During the 18th, 19th, and 20th centuries, the transformation of Russian state boundaries significantly affected the character of Russian immigration. Ivan the Terrible (r. 1533–84), the first czar, began the expansion of the state to include significant numbers of non-Russian peoples. Between 1667 and 1795, Russia expanded westward, conquering lands mainly from the kingdoms of Poland and Sweden that included the peoples of modern Latvia, Lithuania, Estonia, eastern Poland, Belarus, and Ukraine. Russia acquired most of the remainder of Poland and Moldova (Bessarabia) in 1815, following the Napoleonic Wars. Throughout the 19th century, Russia continued to expand, especially into the Caucasus Mountain region and central Asia, occupying regions that would later become the modern countries of Armenia, Azerbaijan, Georgia, Kazakhstan, Kyrgyzstan, Turkmenistan, Tajikistan, and Uzbekistan. During the great age of immigration from eastern Europe between 1880 and 1920, therefore, more than a dozen major ethnic groups might be classified by immigration agents as “Russian,” though they were in fact part of these older nations.
The Bolshevik Revolution of 1917, which ushered in the world’s first communist government, soon spread to most of the surrounding territories acquired by Russia, leading to the establishment of the USSR in 1922. The USSR consisted roughly of the old Russian Empire, except for the loss of Finland, Latvia, Estonia, Lithuania, and Poland, which became independent countries after World War I (1914–18). During World War II (1939–45), the Soviet Union reoccupied parts of Finland, Estonia, Latvia, Lithuania, Poland, and Moldova and afterward exercised extensive control over the foreign and immigration policies of the nominally independent countries of Poland, Czechoslovakia, Hungary, East Germany, and Romania. Finally, in 1991, the Soviet Union collapsed. In its place were 15 separate states, each having its own annual immigration quota to the United States and Canada.
The Soviet government tightly controlled emigration. Most who did emigrate were wartime refugees, who were not allowed to return, or were Jews, who were sporadically allowed to leave legally from 1970. Whereas an average of about 125,000 immigrants came to the United States annually from the old Russian Empire between 1901 and 1920, the figure dropped to only about 6,100 during the 1920s, with most of these being anticommunist, White Russians who fled in the immediate wake of the Russian Civil War, prior to the formal establishment of the USSR (1922).
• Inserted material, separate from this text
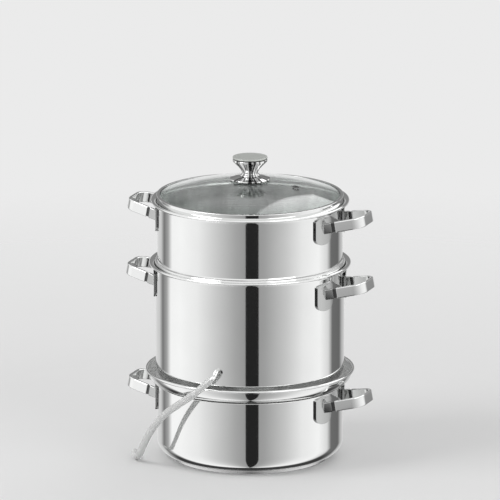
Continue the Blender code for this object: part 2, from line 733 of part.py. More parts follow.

The Soviet government then banned virtually all emigration, and those who did come to the United States and Canada were often viewed with suspicion, in part because of their radical ideas and labor union involvement: Between 1931 and 1970, only about 5,000 Soviets immigrated, many of them dissidents and not all Russians. The United States accepted about 20,000 Soviet refugees under provisions of the Displaced Persons Act of 1948 and related executive measures after World War II. About 40 percent of Canada’s 125,000 refugee immigrants between 1947 and 1953 were Ukrainians (16 percent), Jews (10 percent), Lithuanians (6 percent), Latvians (6 percent), and Russians (3 percent), most of whom came from Soviet lands.
As cold war tensions eased during the 1970s, the Soviet government gradually relaxed emigration restrictions, which led to an annual average immigration to the United States of about 4,800 between 1970 and 1990, mostly Jews and Armenians. It is estimated that between 1970 and 1985, about a quarter million Jews were allowed to emigrate, often as a part of Western diplomatic efforts to secure better treatment for them. Most went to Israel, but perhaps 100,000 settled in the United States. With the final collapse of the Soviet Union in 1991, a massive exodus from the economically debilitated country ensued. Almost a half million Soviets or former Soviets immigrated to the United States during the 1990s, probably about 15 percent of them ethnic Russians. The substantial immigration continued into the following decade, with about 55,000 coming in both 2001 and 2002. Of Canada’s 142,000 immigrants from the former Soviet Union (2001), 53 percent came between 1991 and 2001.